Since then, the single largest concentration of threats has oscillates between the Afghanistan-Pakistan border and Afghanistan and Pakistan countries bordering China. Although the threat is global, the most sustained threat is to Asia.
In addition to India, Pakistan and Afghanistan that suffer a large number of fatalities and injuries from insurgency and terrorism, China faces an increasing threat from the Turkestan Islamic Party (TIP), an Al Qaeda-associated group.
Operating from North Waziristan from tribal Pakistan, TIP directs and instigates attacks in Xinjiang and beyond. A car crash in Tiananmen Square on October 28, 2013, killed the three occupants of the vehicle and two bystanders, and injured 38 others.
Similarly, knife-wielding assailants killed 33 civilians and injured at least 140 at the Kunming railway station in Southwest China's Yunnan Province on March 1, 2014.
And on the last day of Chinese President Xi Jinping's visit to Xinjiang, two suicide bombers and knife wielding assassins attacked a train station in China's western city of Urumqi, killing three and injuring 79 on April 30.
TIP claimed responsibility for a series of attacks. Calling the Urumqi attack an expensive offer to the Chinese government, an online Uyghur-language video by TIP's Islam Awazi Media Center requested China reconsider its "cruel" policies.
Xi remarked late April that "The Kashi region is the front line in anti-terrorism and maintaining social stability" when he visited Xinjiang. Although belatedly, China has recognized the threat from Afghanistan and Pakistan, but after Uyghur militants had established a presence in tribal Pakistan and spread its influence. With the deepening influence of Al Qaeda on TIP, the Uyghur militancy transformed from an ethnopolitical to a politico-religious movement where they recruit irrespective of ethnicity. TIP's Sheikh Abu Dhar 'Azzam praised in a released video the acts of foreign fighters and calls upon Muslims to support them.

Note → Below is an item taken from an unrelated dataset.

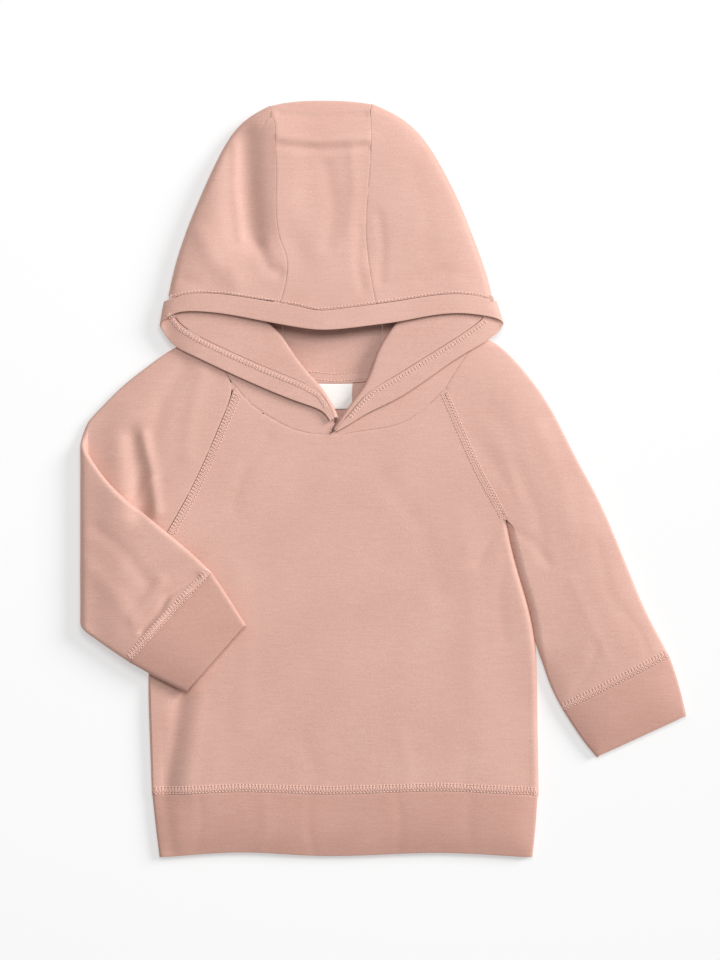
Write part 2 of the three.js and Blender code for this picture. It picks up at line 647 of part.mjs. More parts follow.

Reflecting collaboration with other Turkic groups, the East Turkestan Islamic Movement changed its name by dropping the "East." Working with other groups, TIP has mounted operations in the Afghanistan-Pakistan theater and also adopted Al Qaeda-style suicide attacks.
The idea of attacking iconic targets as well as the strategy of attacking the center was reflected when TIP hit Beijing and other targets outside Xinjiang. In addition to establishing Awazi Media Center, a copycat of Al Qaeda's multi-media unit, TIP demonstrated the growing influence of Al Qaeda on the group when TIP leaders appeared on video just as Al Qaeda leaders have done.
The looming threat to China with the drawdown of US-led coalition forces from Afghanistan is apparent. The threat of insurgency and terrorism is likely to peak in Afghanistan and Pakistan, a theater that borders China. With a failed global strategy to stabilize Afghanistan, with the NATO drawdown from Afghanistan starting 2014, terrorism is likely to take a new dimension.
To stabilize Afghanistan and Pakistan, China should strengthen cooperation with the US, as well as its allies and friends. Superpower and regional geopolitics imperatives affect genuine cooperation, whether through the military or law enforcement, to fight the threat of terrorism and insurgency.